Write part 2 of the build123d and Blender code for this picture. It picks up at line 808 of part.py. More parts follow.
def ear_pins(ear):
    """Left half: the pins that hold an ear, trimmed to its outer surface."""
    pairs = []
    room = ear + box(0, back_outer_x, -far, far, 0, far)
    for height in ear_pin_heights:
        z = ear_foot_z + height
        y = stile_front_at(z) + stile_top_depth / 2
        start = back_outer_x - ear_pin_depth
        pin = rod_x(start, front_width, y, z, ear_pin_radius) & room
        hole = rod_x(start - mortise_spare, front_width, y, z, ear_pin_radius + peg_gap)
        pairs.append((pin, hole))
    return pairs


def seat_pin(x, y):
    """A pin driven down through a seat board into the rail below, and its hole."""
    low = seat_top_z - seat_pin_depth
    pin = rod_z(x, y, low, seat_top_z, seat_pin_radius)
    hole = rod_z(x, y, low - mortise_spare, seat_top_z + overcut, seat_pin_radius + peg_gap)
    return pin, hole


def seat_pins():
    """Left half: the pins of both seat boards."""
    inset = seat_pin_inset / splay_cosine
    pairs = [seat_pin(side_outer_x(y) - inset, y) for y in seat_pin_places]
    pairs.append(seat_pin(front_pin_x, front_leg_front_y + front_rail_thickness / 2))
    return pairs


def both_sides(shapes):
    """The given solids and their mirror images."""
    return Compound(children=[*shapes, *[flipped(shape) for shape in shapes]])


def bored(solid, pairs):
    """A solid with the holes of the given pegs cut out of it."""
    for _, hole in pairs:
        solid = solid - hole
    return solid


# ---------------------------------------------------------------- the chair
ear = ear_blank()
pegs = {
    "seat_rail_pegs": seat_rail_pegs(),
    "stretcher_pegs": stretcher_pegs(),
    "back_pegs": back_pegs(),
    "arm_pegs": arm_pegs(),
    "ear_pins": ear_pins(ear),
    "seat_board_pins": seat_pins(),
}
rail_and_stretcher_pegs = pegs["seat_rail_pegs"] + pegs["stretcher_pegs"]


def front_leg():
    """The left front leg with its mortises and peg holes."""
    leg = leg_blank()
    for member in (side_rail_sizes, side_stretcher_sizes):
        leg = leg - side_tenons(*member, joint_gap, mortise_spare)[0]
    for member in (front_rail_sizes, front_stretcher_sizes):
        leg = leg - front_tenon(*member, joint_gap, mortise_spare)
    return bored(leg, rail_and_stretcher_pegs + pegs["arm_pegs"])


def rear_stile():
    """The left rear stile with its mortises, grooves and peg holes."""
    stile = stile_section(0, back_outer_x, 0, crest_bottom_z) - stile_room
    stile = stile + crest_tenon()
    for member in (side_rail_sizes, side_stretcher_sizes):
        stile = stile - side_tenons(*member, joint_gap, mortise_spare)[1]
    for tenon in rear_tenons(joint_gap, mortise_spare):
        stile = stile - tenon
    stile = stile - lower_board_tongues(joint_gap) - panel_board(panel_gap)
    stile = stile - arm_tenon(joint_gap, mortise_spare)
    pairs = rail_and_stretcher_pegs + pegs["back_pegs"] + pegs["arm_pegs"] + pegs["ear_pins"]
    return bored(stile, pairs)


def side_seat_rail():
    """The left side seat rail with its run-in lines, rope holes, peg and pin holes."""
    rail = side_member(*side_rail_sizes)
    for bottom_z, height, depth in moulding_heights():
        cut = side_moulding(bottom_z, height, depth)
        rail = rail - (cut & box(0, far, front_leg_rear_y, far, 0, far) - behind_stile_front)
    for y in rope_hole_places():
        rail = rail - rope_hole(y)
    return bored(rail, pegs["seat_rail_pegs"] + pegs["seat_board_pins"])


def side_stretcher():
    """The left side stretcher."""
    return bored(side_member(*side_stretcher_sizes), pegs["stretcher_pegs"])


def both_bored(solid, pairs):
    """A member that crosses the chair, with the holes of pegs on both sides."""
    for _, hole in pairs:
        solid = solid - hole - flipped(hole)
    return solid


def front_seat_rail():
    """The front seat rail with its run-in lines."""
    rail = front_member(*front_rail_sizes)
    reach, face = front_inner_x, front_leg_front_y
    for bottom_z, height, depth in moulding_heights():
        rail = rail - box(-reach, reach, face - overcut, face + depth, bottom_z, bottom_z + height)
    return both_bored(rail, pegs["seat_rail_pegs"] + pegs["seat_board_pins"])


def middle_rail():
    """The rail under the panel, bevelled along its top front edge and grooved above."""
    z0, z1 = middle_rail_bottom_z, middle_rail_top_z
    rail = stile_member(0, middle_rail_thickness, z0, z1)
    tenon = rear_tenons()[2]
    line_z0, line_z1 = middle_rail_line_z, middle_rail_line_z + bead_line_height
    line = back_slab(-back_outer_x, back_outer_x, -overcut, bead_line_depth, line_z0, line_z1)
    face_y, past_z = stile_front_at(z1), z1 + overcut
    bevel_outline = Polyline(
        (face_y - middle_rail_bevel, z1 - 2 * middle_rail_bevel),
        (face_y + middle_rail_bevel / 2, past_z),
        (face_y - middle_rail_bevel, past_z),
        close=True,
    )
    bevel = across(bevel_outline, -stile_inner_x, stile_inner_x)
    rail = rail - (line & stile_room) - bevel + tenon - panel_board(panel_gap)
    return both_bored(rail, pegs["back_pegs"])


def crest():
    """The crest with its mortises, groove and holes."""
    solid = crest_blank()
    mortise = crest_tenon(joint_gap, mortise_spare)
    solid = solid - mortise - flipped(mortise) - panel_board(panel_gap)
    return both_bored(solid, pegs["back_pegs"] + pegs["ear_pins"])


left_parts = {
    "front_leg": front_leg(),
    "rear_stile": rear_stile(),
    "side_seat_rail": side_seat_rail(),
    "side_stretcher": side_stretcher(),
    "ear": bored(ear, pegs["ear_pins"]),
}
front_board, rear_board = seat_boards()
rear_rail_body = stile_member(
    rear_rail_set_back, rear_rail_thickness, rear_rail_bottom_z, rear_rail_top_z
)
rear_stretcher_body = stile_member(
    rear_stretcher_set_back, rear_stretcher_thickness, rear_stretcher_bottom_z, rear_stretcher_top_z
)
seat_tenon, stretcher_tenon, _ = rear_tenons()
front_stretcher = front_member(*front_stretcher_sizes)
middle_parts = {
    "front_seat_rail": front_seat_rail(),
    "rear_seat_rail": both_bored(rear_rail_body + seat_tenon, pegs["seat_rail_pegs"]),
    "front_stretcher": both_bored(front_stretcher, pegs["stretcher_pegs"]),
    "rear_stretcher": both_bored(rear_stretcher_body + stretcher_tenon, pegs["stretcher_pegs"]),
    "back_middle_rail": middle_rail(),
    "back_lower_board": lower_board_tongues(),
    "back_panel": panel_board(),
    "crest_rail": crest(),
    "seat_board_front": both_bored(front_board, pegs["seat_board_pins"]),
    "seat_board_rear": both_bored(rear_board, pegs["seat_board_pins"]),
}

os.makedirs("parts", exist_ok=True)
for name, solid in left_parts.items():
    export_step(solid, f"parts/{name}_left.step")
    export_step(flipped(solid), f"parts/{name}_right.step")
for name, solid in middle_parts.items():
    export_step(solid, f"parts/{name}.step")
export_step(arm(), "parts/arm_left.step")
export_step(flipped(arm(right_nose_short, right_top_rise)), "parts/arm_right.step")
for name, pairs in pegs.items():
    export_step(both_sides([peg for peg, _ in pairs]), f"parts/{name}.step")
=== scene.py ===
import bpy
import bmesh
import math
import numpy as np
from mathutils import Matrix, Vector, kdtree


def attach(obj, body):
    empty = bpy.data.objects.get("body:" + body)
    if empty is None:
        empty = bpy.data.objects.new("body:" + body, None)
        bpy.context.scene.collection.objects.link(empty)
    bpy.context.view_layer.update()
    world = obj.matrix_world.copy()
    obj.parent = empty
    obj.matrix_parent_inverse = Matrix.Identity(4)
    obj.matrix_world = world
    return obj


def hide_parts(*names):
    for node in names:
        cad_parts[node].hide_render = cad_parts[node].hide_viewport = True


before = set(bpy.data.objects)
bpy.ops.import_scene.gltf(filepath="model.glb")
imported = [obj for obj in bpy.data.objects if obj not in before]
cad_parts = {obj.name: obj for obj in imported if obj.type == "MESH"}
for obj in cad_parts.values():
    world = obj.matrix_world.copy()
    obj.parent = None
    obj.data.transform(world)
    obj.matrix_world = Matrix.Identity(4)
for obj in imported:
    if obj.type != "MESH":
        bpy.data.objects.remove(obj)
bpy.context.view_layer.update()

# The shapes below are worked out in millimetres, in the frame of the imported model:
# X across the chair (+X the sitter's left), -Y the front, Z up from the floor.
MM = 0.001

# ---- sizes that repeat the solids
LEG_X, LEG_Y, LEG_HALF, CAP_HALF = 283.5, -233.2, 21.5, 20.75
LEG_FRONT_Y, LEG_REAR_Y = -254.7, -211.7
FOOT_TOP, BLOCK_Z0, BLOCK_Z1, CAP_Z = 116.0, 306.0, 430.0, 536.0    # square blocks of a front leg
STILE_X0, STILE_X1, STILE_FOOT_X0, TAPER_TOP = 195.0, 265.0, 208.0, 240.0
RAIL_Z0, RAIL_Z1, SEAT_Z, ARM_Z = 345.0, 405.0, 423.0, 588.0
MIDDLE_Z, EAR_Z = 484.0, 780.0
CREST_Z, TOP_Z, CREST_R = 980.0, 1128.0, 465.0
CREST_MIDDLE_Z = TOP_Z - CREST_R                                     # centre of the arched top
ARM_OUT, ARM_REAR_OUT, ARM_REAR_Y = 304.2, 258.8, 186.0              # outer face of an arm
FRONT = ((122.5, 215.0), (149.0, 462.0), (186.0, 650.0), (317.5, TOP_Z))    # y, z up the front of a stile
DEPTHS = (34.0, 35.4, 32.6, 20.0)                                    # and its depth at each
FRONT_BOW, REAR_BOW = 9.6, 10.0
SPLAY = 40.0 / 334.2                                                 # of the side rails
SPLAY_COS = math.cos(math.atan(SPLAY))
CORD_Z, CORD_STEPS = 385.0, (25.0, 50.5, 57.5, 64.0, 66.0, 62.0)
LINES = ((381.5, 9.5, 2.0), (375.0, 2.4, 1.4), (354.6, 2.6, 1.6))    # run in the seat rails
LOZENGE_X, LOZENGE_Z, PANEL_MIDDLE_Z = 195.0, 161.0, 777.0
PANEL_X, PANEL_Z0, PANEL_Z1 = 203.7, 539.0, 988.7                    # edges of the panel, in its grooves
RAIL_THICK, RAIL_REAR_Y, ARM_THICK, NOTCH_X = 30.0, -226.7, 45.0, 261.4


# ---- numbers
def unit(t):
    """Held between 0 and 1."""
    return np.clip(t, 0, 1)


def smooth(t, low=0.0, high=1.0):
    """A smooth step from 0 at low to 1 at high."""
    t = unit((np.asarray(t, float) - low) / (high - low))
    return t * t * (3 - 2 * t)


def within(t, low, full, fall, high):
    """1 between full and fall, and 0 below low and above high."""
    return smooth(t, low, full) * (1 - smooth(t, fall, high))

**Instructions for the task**
Quote word for word the lines from the line holding "for name, pairs" through the line holding "for node in"; include both of those lines and add nothing.

**Output of the task**
for name, pairs in pegs.items():
    export_step(both_sides([peg for peg, _ in pairs]), f"parts/{name}.step")
=== scene.py ===
import bpy
import bmesh
import math
import numpy as np
from mathutils import Matrix, Vector, kdtree


def attach(obj, body):
    empty = bpy.data.objects.get("body:" + body)
    if empty is None:
        empty = bpy.data.objects.new("body:" + body, None)
        bpy.context.scene.collection.objects.link(empty)
    bpy.context.view_layer.update()
    world = obj.matrix_world.copy()
    obj.parent = empty
    obj.matrix_parent_inverse = Matrix.Identity(4)
    obj.matrix_world = world
    return obj


def hide_parts(*names):
    for node in names:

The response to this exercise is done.